Trial counsel explained at the PCHA hearing his decision not to contact Jackson. He based that decision upon his experience as a prosecutor in the area of narcotics transactions and upon Jackson’s role as an informant. He concluded that Jackson’s testimony would not be helpful to appellant. Trial counsel further stated that appellant agreed that Jackson “probably was getting some benefit from the DA’s Office or the Court for doing this and probably would be a hostile witness to him.” Notes of Testimony 10/16/80 at 13 (emphasis added).
The facts then are very similar to those presented to our Supreme Court in Commonwealth v. Jones, 496 Pa. 448, 437 A.2d 958 (1981). In Jones, our Supreme Court construed in the following manner trial counsel’s position as stated at the PCHA hearing: “It is apparently counsel’s position that since [the witness] had been an informant in other drug cases and had allegedly been in protective custody prior to trial, his testimony would have been favorable to the Commonwealth and harmful to appellant.” Id., 496 Pa. at 450-51, 437 A.2d at 959.
There is, of course, arguable merit in interviewing an eyewitness to a crime to ascertain whether or not to call that witness at trial. The remaining question before us is whether, in the instant case, trial counsel had a reasonable basis for not interviewing the witness. In Jones, the Supreme Court relied upon Commonwealth v. Mabie, 467 Pa. 464, 359 A.2d 369 (1976) in squarely holding that there was no reasonable basis for failing to so interview:
However hostile these witnesses may have appeared to be, there is no basis for the decision neither to interview them nor to attempt to do so. While hostile witnesses at trial may have presented added difficulties to appellant’s *594case, the question here is the decision not to interview them, not the decision to refrain from calling them at trial. Accordingly, there was no danger of hostile witnesses inflaming a jury during an interview to determine what each saw and their degree of potential hostility. Rather, the value of the interview is to inform counsel of the facts of the case so that he may formulate strategy. Perhaps, after questioning these witnesses, counsel may have concluded that the best strategy was not to call them due to hostility and, as a matter of strategy, that decision on counsel’s part would not be subject to a claim of ineffective assistance of counsel. Commonwealth v. Owens, 454 Pa. 268, 312 A.2d 378 (1973). However, no such claim of strategy can be attached to a decision not to interview or make an attempt to interview eyewitnesses prior to trial. Therefore, no reasonable basis designed to effectuate Mabie’s interest can be attributed to counsel’s failure to question these witnesses or at least make a reasonable attempt to do so.

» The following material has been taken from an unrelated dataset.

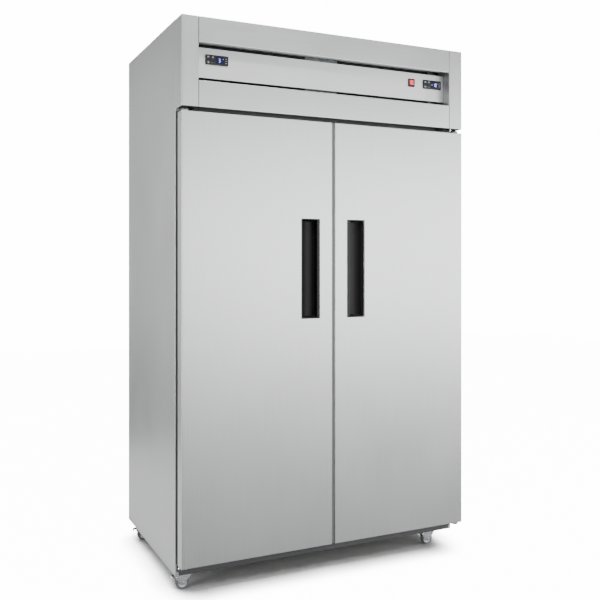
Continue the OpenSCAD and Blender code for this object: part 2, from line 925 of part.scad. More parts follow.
// Finned coils with their dust filters, fan shrouds, motors and motor struts
module condensers() {
  color("darkgray") at_units() {
    box(-filter_w / 2 - 6, filter_w / 2 + 6, baffle_y + sheet + slit, coil_y0 - 6,
      filter_z0 - 6, filter_z0 + filter_h + 6);
    box(-coil_w / 2, coil_w / 2, coil_y0, shroud_y, coil_z0, coil_z0 + coil_h);
    difference() {
      box(-coil_w / 2, coil_w / 2, shroud_y, shroud_y + 42, coil_z0, coil_z0 + coil_h);
      box(-coil_w / 2 + sheet, coil_w / 2 - sheet, shroud_y - 1, shroud_y + 42 - sheet,
        coil_z0 + sheet, coil_z0 + coil_h - sheet);
      rod([0, shroud_y, fan_z], [0, shroud_y + 50, fan_z], fan_r + 4);
    }
    for (x = [-coil_w / 2 + 8, coil_w / 2 - 20])
      box(x, x + 12, coil_y0, shroud_y + 42, z_deck + sheet, coil_z0);
    rod([0, fan_y + 14, fan_z], [0, fan_y + 72, fan_z], 38);
    rod([0, fan_y - 10, fan_z], [0, fan_y + 14, fan_z], 4);
    for (sx = [-1, 1])
      box(sx > 0 ? 30 : -fan_r - 14, sx > 0 ? fan_r + 14 : -30, shroud_y + 42, shroud_y + 46,
        fan_z - 6, fan_z + 6);
  }
}

// Axial fan that turns about Y: a bored hub and raked blades
module fan(r, hub_r, depth, blades) {
  bore_r = 4 + pin_fit;
  difference() {
    union() {
      rod([0, -depth / 2, 0], [0, depth / 2, 0], hub_r);
      for (i = [0 : blades - 1]) rotate([0, i * 360 / blades, 0]) translate([hub_r - 3, 0, 0])
        rotate([32, 0, 0]) box(0, r - hub_r, -1, 1, -depth * 0.72, depth * 0.72);
    }
    rod([0, -depth, 0], [0, depth, 0], bore_r);
  }
}

module condenser_fan_left() {
  color("gray") translate([-unit_x, fan_y, fan_z]) fan(fan_r - 4, 22, 22, 5);
}

module condenser_fan_right() {
  color("gray") translate([unit_x, fan_y, fan_z]) fan(fan_r - 4, 22, 22, 5);
}

// Copper suction, discharge and liquid lines, with the filter drier, for each unit
module pipework() {
  z0 = z_deck + sheet;
  end_x = coil_w / 2 + 10;
  color("peru") at_units() {
    pipe([[-76.2, 90, z0 + 40], [-150, 90, z0 + 40], [-150, 210, z0 + 40], [-150, 210, z0]], 6, 18);
    pipe([[-72, 60, z0 + 118], [-end_x, 60, z0 + 118], [-end_x, coil_y0 + 14, z0 + 118],
      [-coil_w / 2, coil_y0 + 14, z0 + 118]], 4, 9);
    pipe([[-coil_w / 2, coil_y0 + 30, z0 + 50], [-end_x, coil_y0 + 30, z0 + 50], [-end_x, 30, z0 + 50],
      [-end_x, 30, z0 + 24], [-175, 30, z0 + 24], [-175, 250, z0 + 24], [-175, 250, z0]], 4, 9);
    rod([-175, 100, z0 + 24], [-175, 190, z0 + 24], 10);
  }
}

// Control box between the units, with the gland for the supply at its back
module electrical_box() {
  z0 = z_deck + sheet;
  color("silver") {
    box(-58, 58, 170, 330, z0, z0 + 116);
    box(-60, 60, 168, 332, z0 + 116, z0 + 119);
  }
  color(black_plastic) difference() {
    union() {
      rod([0, 330, z0 + 60], [0, 350, z0 + 60], 12);
      rod([0, 334, z0 + 60], [0, 342, z0 + 60], 15);
    }
    rod([0, 336, z0 + 60], [0, 351, z0 + 60], 5);
  }
}

// ---- inside the sections ----

// Evaporator covers, each with a fan opening and ring, a coil and a drip tray
module evaporator_housings() {
  s = 1.5;
  y1 = in_y1 - 2;
  z1 = in_z1 - 2;
  color("white") for (x = [-evap_x, evap_x]) translate([x, 0, 0]) {
    difference() {
      box(-evap_w / 2, evap_w / 2, evap_y0, y1, evap_z0, z1);
      box(-evap_w / 2 + s, evap_w / 2 - s, evap_y0 + s, y1 - s, evap_z0 + s, z1 - s);
      rod([0, evap_y0 - 1, evap_fan_z], [0, evap_y0 + 5, evap_fan_z], evap_fan_r + 4);
      box(-evap_w / 2 + 20, evap_w / 2 - 20, y1 - 60, y1 - 20, evap_z0 - 1, evap_z0 + 5);
    }
    box(-evap_w / 2 + 16, evap_w / 2 - 16, evap_y0 + 70, y1 - s, evap_z0 + 16, z1 - 16);
    rod([0, evap_y0 + 34, evap_fan_z], [0, evap_y0 + 70, evap_fan_z], 24);
    rod([0, evap_y0 + 16, evap_fan_z], [0, evap_y0 + 34, evap_fan_z], 4);
  }
}

module evaporator_fan_left() {
  color("gray") translate([-evap_x, evap_y0 + 24, evap_fan_z]) fan(evap_fan_r, 17, 13, 5);
}

module evaporator_fan_right() {
  color("gray") translate([evap_x, evap_y0 + 24, evap_fan_z]) fan(evap_fan_r, 17, 13, 5);
}

function shelf_z(i) = in_z0 + 90 + i * shelf_pitch;

// Slotted uprights on the side walls, and four clips under each shelf
module shelf_supports() {
  color("silver") both_sides() for (y = [shelf_y0 + 60, shelf_y1 - 80]) {
    for (side = [-1, 1]) {
      x = side < 0 ? -in_x1 : -in_x0;
      x0 = side < 0 ? x : x - 5;
      difference() {
        box(x0, x0 + 5, y - 12, y + 12, in_z0 + 30, evap_z0 - 30);
        box(side < 0 ? x0 - 1 : x0 + 1.5, side < 0 ? x0 + 3.5 : x0 + 6, y - 8, y + 8, in_z0, evap_z0);
      }
      for (i = [0 : shelf_count - 1]) {
        z = shelf_z(i);
        clip_x = side < 0 ? x0 + 5 : x0 - 14;
        box(clip_x, clip_x + 14, y - 9, y + 9, z - 3, z);
        tab_x = side < 0 ? clip_x : clip_x + 12;
        box(tab_x, tab_x + 2, y - 9, y + 9, z - 15, z - 3);
      }
    }
  }
}

// One shelf: a border, three cross rods and the wires over them
module wire_shelf() {
  x0 = -in_x1 + 15;
  x1 = x0 + shelf_w;
  wires = floor((shelf_w - 20) / wire_pitch);
  first = (x0 + x1) / 2 - wires * wire_pitch / 2;
  for (y = [shelf_y0, (shelf_y0 + shelf_y1) / 2 - 3, shelf_y1 - 6]) box(x0, x1, y, y + 6, 0, 6);
  for (x = [x0, x1 - 6]) box(x, x + 6, shelf_y0, shelf_y1, 0, 6);
  for (i = [0 : wires]) {
    x = first + i * wire_pitch;
    box(x - 1.5, x + 1.5, shelf_y0, shelf_y1, 4, 8);
  }
}

module wire_shelves() {
  color("white") both_sides() for (i = [0 : shelf_count - 1]) translate([0, 0, shelf_z(i)]) wire_shelf();
}

side_panel_left();
side_panel_right();
back_panel();
base_panel();
insulation();
liners();
front_frame();
machine_deck();
header_end_left();
header_end_right();
header_panels();
control_panel();
screws();
controller_cases();
display_windows();
switch_housing();
switch_rocker();
key_left_set();
key_left_defrost();
key_left_down();
key_right_set();
key_right_defrost();
key_right_down();
door_skin_left();
door_foam_left();
door_liner_left();
door_gasket_left();
handle_left();
door_skin_right();
door_foam_right();
door_liner_right();
door_gasket_right();
handle_right();
hinge_brackets();
hinge_bushes_left();
hinge_bushes_right();
caster_plates();
caster_fork_front_left();
caster_fork_front_right();
caster_fork_rear_left();
caster_fork_rear_right();
wheel_front_left();
wheel_front_right();
wheel_rear_left();
wheel_rear_right();
brake_pedal_front_left();
brake_pedal_front_right();
brake_pedal_rear_left();
brake_pedal_rear_right();
compressors();
condensers();
condenser_fan_left();
condenser_fan_right();
pipework();
electrical_box();
evaporator_housings();
evaporator_fan_left();
evaporator_fan_right();
shelf_supports();
wire_shelves();
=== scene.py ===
import json
import math

import bmesh
import bpy
import numpy as np
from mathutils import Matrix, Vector


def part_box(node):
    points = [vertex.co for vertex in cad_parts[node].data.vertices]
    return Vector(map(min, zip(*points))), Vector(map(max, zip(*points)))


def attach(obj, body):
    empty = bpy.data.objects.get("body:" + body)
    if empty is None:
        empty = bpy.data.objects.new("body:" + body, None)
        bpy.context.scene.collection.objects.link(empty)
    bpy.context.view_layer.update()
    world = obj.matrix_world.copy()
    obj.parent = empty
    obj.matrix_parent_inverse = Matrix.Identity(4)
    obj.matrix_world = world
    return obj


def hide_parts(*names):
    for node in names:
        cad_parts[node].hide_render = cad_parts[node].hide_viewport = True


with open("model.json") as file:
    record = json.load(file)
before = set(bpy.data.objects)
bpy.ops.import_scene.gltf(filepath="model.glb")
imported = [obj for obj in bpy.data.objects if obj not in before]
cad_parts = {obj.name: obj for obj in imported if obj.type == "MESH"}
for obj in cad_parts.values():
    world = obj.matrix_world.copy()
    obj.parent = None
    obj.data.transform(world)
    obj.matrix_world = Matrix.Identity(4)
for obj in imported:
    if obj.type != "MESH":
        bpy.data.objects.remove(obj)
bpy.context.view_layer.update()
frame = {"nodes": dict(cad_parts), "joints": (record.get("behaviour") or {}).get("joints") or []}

mm = 0.001
far = 9000  # mm, farther off than any piece reaches
midHeight = 900  # mm, about half way up the cabinet
sides = ["left", "right"]
corners = ["front_left", "front_right", "rear_left", "rear_right"]
jointAt = {j["name"]: np.array(j["pos_m"]) / mm for j in frame["joints"] if "pos_m" in j}

studio = dict(
    cameraAt=(-1.442, -3.123, 1.222), heading=-25.47, lens=47.63, shiftDown=0.0657,
    floorSize=16.0, skyPower=0.6, backdropPower=15.0, floorGlow=14.0, shadowReach=0.16,
)

# Soft boxes: place, point each one faces, width and height in metres, power in watts
softBoxes = dict(
    frontBox=((2.0, -4.2, 1.35), (0.1, -0.4, 1.15), 4.2, 2.0, 172),
    sideBox=((-3.3, 3.0, 1.4), (-0.6, -0.1, 1.2), 1.8, 3.0, 44),
    sideLow=((-1.32, 0.8, 0.03), (-1.32, 0.8, 2.0), 1.36, 2.3, 11),
    topBox=((0.0, -0.6, 4.4), (0.0, 0.0, 1.0), 3.0, 3.0, 30),
    leftStrip=((-3.6, -1.3, 1.35), (-0.6, -0.4, 1.2), 0.4, 2.5, 130),
    rightStrip=((3.6, -1.8, 1.35), (0.0, -0.4, 1.2), 0.4, 2.5, 100),
    topStrip=((-0.2, -2.2, 4.0), (0.0, -0.4, 1.8), 3.0, 0.45, 90),
)


# sRGB hex to linear light: c / 12.92 near black, ((c + 0.055) / 1.055) ^ 2.4 above it
def toLinear(code):
    parts = [int(code[i:i + 2], 16) / 255 for i in (1, 3, 5)]
    return tuple(c / 12.92 if c <= 0.04045 else ((c + 0.055) / 1.055) ** 2.4 for c in parts) + (1.0,)


# One node with its settings, and its inputs as values or as sockets to link from
def addNode(tree, kind, settings=None, inputs=None):
    made = tree.nodes.new(kind)
    for key, value in (settings or {}).items():
        setattr(made, key, value)
    for key, value in (inputs or {}).items():
        if isinstance(value, bpy.types.NodeSocket):
            tree.links.new(value, made.inputs[key])
        else:
            made.inputs[key].default_value = value
    return made


def placeCamera():
    data = bpy.data.cameras.new("studioCamera")
    data.lens = studio["lens"]
    data.sensor_width = 36
    data.shift_y = -studio["shiftDown"]
    camera = bpy.data.objects.new("studioCamera", data)
    camera.location = studio["cameraAt"]
    camera.rotation_euler = (math.radians(90), 0, math.radians(studio["heading"]))
    bpy.context.scene.collection.objects.link(camera)
    bpy.context.scene.camera = camera


# The backdrop looks brighter than it shines, as a white sweep with lamps of its own does
def placeLights():
    for name, (at, target, width, height, power) in softBoxes.items():
        data = bpy.data.lights.new(name, "AREA")
        data.shape = "RECTANGLE"
        data.size = width
        data.size_y = height
        data.energy = power
        lamp = bpy.data.objects.new(name, data)
        lamp.location = at
        lamp.visible_camera = False
        lamp.rotation_euler = (Vector(target) - Vector(at)).to_track_quat("-Z", "Y").to_euler()
        bpy.context.scene.collection.objects.link(lamp)
    world = bpy.data.worlds.new("studioWorld")
    world.use_nodes = True
    tree = world.node_tree
    seen = addNode(tree, "ShaderNodeLightPath").outputs["Is Camera Ray"]
    power = addNode(tree, "ShaderNodeMapRange", inputs={
        "Value": seen, "To Min": studio["skyPower"], "To Max": studio["backdropPower"]})
    tree.nodes["Background"].inputs["Color"].default_value = toLinear("#ffffff")
    tree.links.new(power.outputs[0], tree.nodes["Background"].inputs["Strength"])
    bpy.context.scene.world = world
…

Jones, 496 Pa. at 451, 437 A.2d at 959-60 (emphasis in original) (quoting Mabie, 467 Pa. at 475, 359 A.2d at 374-75). We are bound by the unanimous Jones decision and accordingly we find no reasonable basis for trial counsel’s failure either to interview Mr. Jackson or even to seek to discover what his testimony would be at trial.

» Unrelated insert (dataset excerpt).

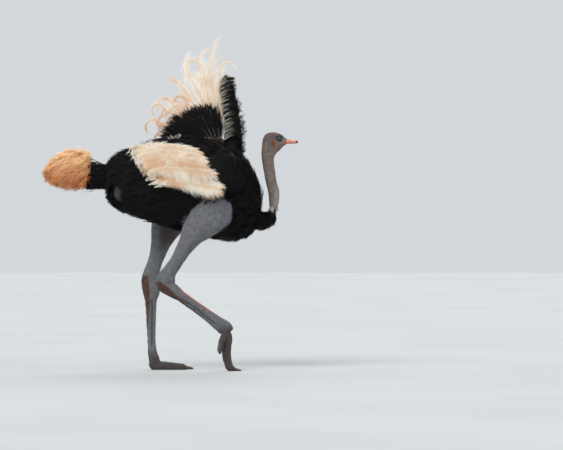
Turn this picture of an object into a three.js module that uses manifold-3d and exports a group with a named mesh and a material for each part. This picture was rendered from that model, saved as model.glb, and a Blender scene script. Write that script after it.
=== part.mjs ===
// Ostrich, adult male, life size, as a still museum model. It walks with its left foot planted and the
// toes of its right foot just coming down. The left wing is raised in a fan and the right one hangs half
// open along the flank.
//
// Millimetres. +X is forward, +Y is the bird's left and +Z is up. Shapes are laid out about the bird's own
// midplane y = 0, on a floor at z = 0, and the finished group is centred on its own footprint at the end.
import * as THREE from "three";
import { mergeVertices } from "three/addons/utils/BufferGeometryUtils.js";
import Module from "manifold-3d";

const wasm = await Module();
wasm.setup();

// ---- Driving sizes ------------------------------------------------------------------------------------
const GAP = 0.35; // clearance left where one piece meets another
const TRUNK_REAR = -385;
const TRUNK_FRONT = 622;
const HIP_APART = 182; // each knee's distance from the midplane
const FOOT_APART = { left: 30, right: 150 }; // the planted foot is drawn in under the body
const EYE_RADIUS = 22;
const PLUME_THICK = 6; // the vane of a wing plume
const LAYER = 9; // plumes lie in layers this far apart, so that they cross without touching
const LAYERS = 5;
const RIGHT_PLUMES = 8;

const COLOURS = {
  black_plumage: ["#17161a", 0.85],
  white_plumage: ["#efdcc0", 0.8],
  tail_plumage: ["#d9934f", 0.85],
  neck_skin: ["#8d7c74", 0.7],
  leg_skin: ["#8a8f9b", 0.65],
  bill_horn: ["#d98a75", 0.45],
  eye: ["#2b2a2c", 0.1],
  claw: ["#3a322d", 0.4],
};
const materials = Object.fromEntries(
  Object.entries(COLOURS).map(([name, [color, roughness]]) => [
    name,
    new THREE.MeshStandardMaterial({ name, color, roughness, metalness: 0 }),
  ]),
);

// ---- Small tools --------------------------------------------------------------------------------------
const degrees = THREE.MathUtils.degToRad;
const mix = THREE.MathUtils.lerp;
const clamp = THREE.MathUtils.clamp;

// A closed geometry as a solid that can be joined and cut.
function solidOf(geometry) {
  const bare = geometry.clone();
  bare.deleteAttribute("normal");
  bare.deleteAttribute("uv");
  const merged = mergeVertices(bare, 1e-3);
  return new wasm.Manifold(
    new wasm.Mesh({
      numProp: 3,
      vertProperties: merged.attributes.position.array,
      triVerts: new Uint32Array(merged.index.array),
    }),
  );
}

// A solid as a named mesh with its finish.
function pieceOf(name, solid, finish) {
  const { vertProperties, triVerts } = solid.getMesh();
  const geometry = new THREE.BufferGeometry();
  geometry.setAttribute("position", new THREE.BufferAttribute(vertProperties, 3));
  geometry.setIndex(new THREE.BufferAttribute(triVerts, 1));
  geometry.computeVertexNormals();
  const mesh = new THREE.Mesh(geometry, materials[finish]);
  mesh.name = name;
  return mesh;
}

// A closed form round a spine. Each row is [x, y, z, up, down, side]: a point of the spine and the three
// half-sizes of the section there, and smooth curves join the rows. Rows of what lies lengthwise run from
// rear to front, those of the neck and of a raised wing run upward, with "up" at the rear, and those of a leg
// run downward, with "up" at the front. Caps are the shares of the length over which the two ends round
// off, and grow makes the whole form that much fatter, for cutting a neighbour with clearance.
function limb(rows, { sides = 16, steps = 14, caps = [0.1, 0.1], grow = 0, upright = false } = {}) {
  const spine = new THREE.CatmullRomCurve3(rows.map(([x, y, z]) => new THREE.Vector3(x, y, z)));
  const girth = new THREE.CatmullRomCurve3(rows.map((row) => new THREE.Vector3(...row.slice(3, 6))));
  const geometry = new THREE.SphereGeometry(1, sides, steps);
  const position = geometry.attributes.position;
  const point = new THREE.Vector3();
  for (let i = 0; i < position.count; i++) {
    point.fromBufferAttribute(position, i);
    const t = Math.acos(clamp(point.y, -1, 1)) / Math.PI;
    const angle = Math.atan2(point.z, point.x);
    const forward = upright ? new THREE.Vector3(1, 0, 0) : spine.getTangent(t);
    const side = new THREE.Vector3(0, 1, 0).addScaledVector(forward, -forward.y).normalize();
    const up = new THREE.Vector3().crossVectors(forward, side);
    const towardsStart = clamp(1 - t / caps[0], 0, 1);
    const towardsEnd = clamp(1 - (1 - t) / caps[1], 0, 1);
    const round = Math.sqrt(1 - Math.max(towardsStart, towardsEnd) ** 2);
    const { x: upward, y: downward, z: sideways } = girth.getPoint(t);
    const height = Math.sin(angle) > 0 ? upward : downward;
    point
      .copy(spine.getPoint(t))
      .addScaledVector(side, Math.cos(angle) * (sideways * round + Math.min(grow, grow * round * 4)))
      .addScaledVector(up, Math.sin(angle) * (height * round + Math.min(grow, grow * round * 4)))
      .addScaledVector(forward, grow * (towardsEnd - towardsStart));
    position.setXYZ(i, point.x, point.y, point.z);
  }
  return solidOf(geometry);
}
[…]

The dissent seeks to distinguish Jones from the instant matter because the informant-eyewitness in Jones testified at the PCHA hearing and offered testimony which corroborated appellant’s story. While we acknowledge that this factual distinction between the two cases does exist—that is, the informant-eyewitness did not testify at the PCHA hearing in the instant appeal—the Jones holding cannot be read to be premised upon that distinction. In reciting the relevant facts of that case, Justice Wilkinson speaking for a unanimous Supreme Court stated:
The relevant facts are as follows. Appellant was convicted for allegedly selling four packets of heroin to an undercover policeman. The Commonwealth’s evidence at *595trial consisted of testimony by the undercover policeman that appellant sold him the heroin for $40 and that the transaction was arranged by George Paine, an informant, who introduced appellant to the undercover officer. Appellant, the sole defense witness, denied selling heroin to the officer and alleged that Mr. Paine was an eyewitness to the entire course of events. Mr. Paine was not called to testify at trial, nor did trial counsel interview this prospective witness prior to deciding not to call him to testify at trial.

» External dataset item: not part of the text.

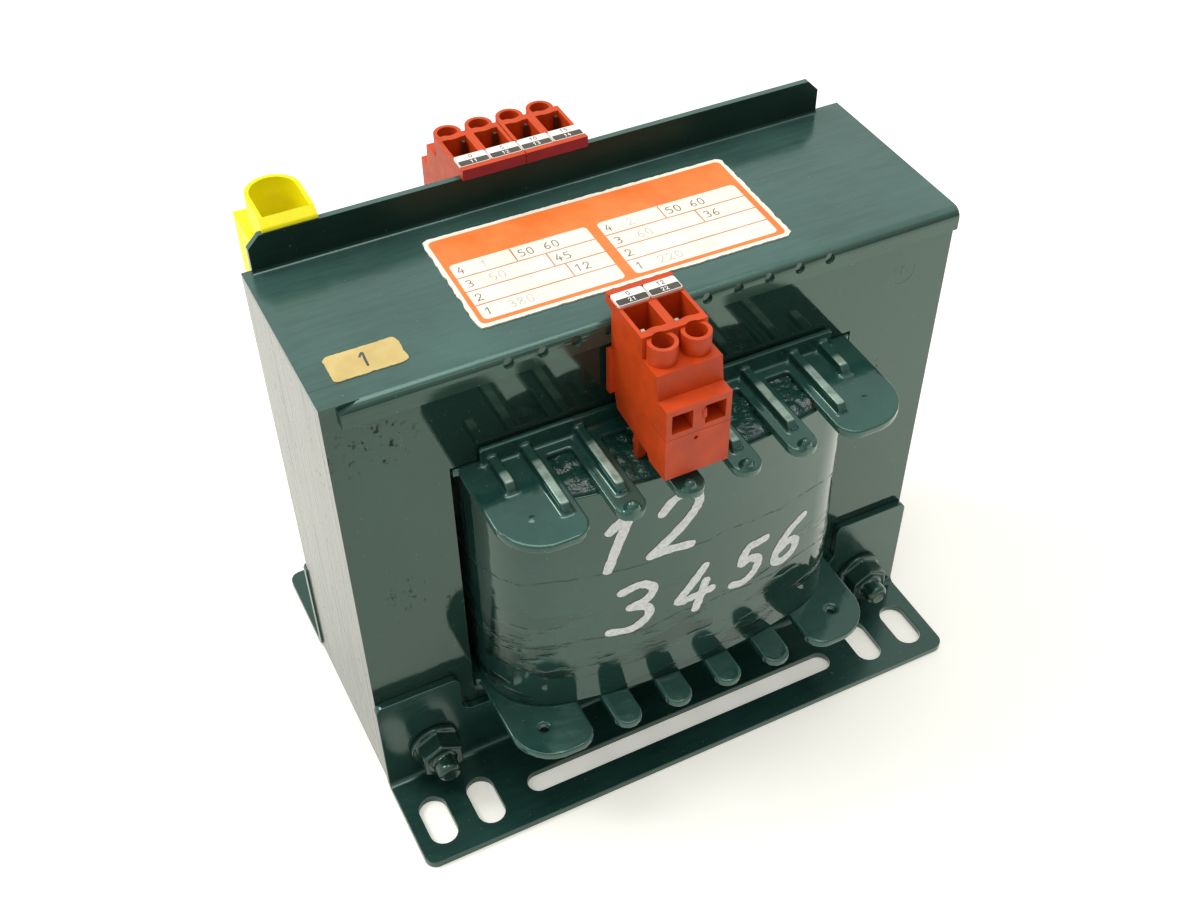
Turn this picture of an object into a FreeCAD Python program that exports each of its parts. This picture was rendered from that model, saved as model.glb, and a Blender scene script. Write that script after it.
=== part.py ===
"""Open-frame chassis transformer on an EI150 core, with clip-on screw terminals.

Millimetres. +X runs along the core, +Y points to the rear terminals, +Z is up.
The origin is on the floor, under the centre of the core. Each named piece is written
to parts/NAME.step. Terminals are drawn in a local frame of their own: X along the rail,
U (drawn as Y) outward from the rail's outer face, W (drawn as Z) up. W is 0 at the rail's
holes for the front block and the earth terminal; the rear blocks hang from the flange's edge.
Cutting tools run 1 mm past the faces that they cut, and edges are told apart to 0.01 mm.
"""
import FreeCAD
import Part
import math
import os

V = FreeCAD.Vector

# ---------------------------------------------------------------- core
CORE_LENGTH = 150.0          # along X
CORE_DEPTH = 49.0            # stack height of the laminations, along Y
LEG_WIDTH = 25.0             # outer legs and both yokes
CENTRE_LEG = 50.0
WINDOW_HEIGHT = 75.0
STACK_HOLE_INSET = 12.5      # corner holes, from both edges of a lamination
DIMPLE_R = 3.2               # unused upper holes, closed by varnish
DIMPLE_DEPTH = 0.8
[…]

Jones, 496 Pa. at 450, 437 A.2d at 959 (footnote omitted). Those facts then are virtually indistinguishable from the facts in the instant appeal. The Supreme Court held, relying upon Mabie, that “counsel’s decision not to interview an available eyewitness to the incident does not amount to effective representation of counsel.” Jones, 496 Pa. at 451, 437 A.2d at 960. Moreover, the factual distinction upon which the dissent relies was not present in Mabie. There the eyewitnesses whom defense counsel failed to interview or even to attempt to interview did not testify at the PCHA hearing. The rule of law enunciated in both Mabie and Jones was aimed at precisely the sort of conjecture in which trial counsel in the instant appeal indulged. He concluded, without interviewing the eyewitness, that the testimony he would offer at trial would be hostile to appellant. We reiterate the rationale for the Mabie and Jones holdings: “[T]here was no danger of hostile witnesses inflaming a jury during an interview to determine what each saw and their degree of hostility.” Jones, 496 Pa. at 451, 437 A.2d at 959 (quoting Mabie, 467 Pa. at 475, 359 A.2d at 374).
Order reversed and new trial granted.3
CAVANAUGH, J., files a dissenting opinion.